Table 1 The differences between proposed model and literature review

Full size table

2.2 MapReduce-based ELM training methods

Sections 2.2.1, 2.2.2, 2.2.3, 2.2.4 and 2.2.5 describe five different MapReduce training methods of ELM algorithm.

2.2.1 ELM$\star $

Xin et al. proposed MapReduce-based ELM training method called as ELM$^*$ (Xin et al. 2014). The main idea behind this method is to calculate matrix multiplication of ELM to find weight vector. They show that Moore–Penrose generalized inverse operator is the most expensive computation part of the algorithm. As we know, matrix multiplication can be divided into smaller parts. Using this property, they proposed an efficient implementation of training phase to manage massive data sets. The final output of this method is a single classifier function. In this paper, they proposed two different versions of ELM$^*$, naive and improved. In naive-ELM$^*$, the algorithm has two classes, Class Mapper and Class Reducer. Both classes contain only one method. In improved ELM$^*$, they decompose the calculation of matrix multiplication using MapReduce framework. Moreover, the proposed algorithm decreases the computation and communication cost. In the experimental platform, they used their synthetic data sets to evaluate the performance of the proposed algorithms with MapReduce framework.

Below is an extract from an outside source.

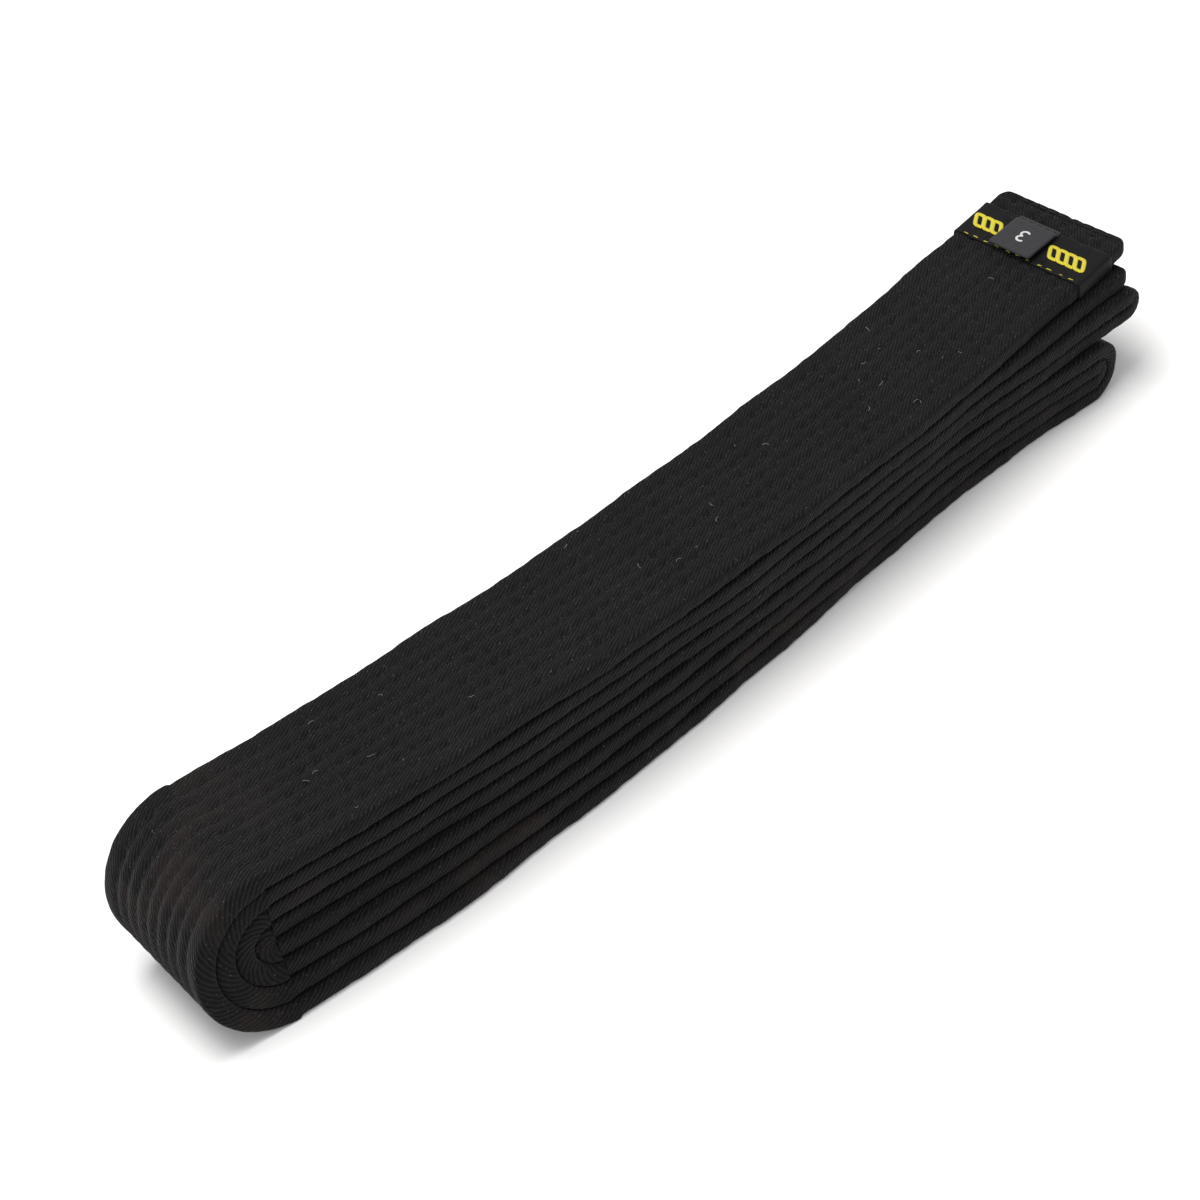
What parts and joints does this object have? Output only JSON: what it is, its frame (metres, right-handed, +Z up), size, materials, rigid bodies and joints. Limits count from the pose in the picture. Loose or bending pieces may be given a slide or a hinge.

2.2.2 OS-ELM-based classification in hierarchical P2P network

Sun et al. proposed OS-ELM (Liang et al. 2006)-based distributed ensemble classification in P2P networks (Sun et al. 2011). They apply the incremental learning principle of OS-ELM to hierarchical P2P network. They proposed two different versions of the ensemble classifier in hierarchical P2P, one-by-one ensemble classification and parallel ensemble classification. In one-by-one learning method, each peer, one by one, calculates the classifier with all the data. Therefore, this approach has a large network delay. In the parallel ensemble learning, all the classifiers are learnt from all the data in a parallel manner. Conversely to ELM$^*$, their experimental results are based on three different real data sets downloaded from the UCI repository.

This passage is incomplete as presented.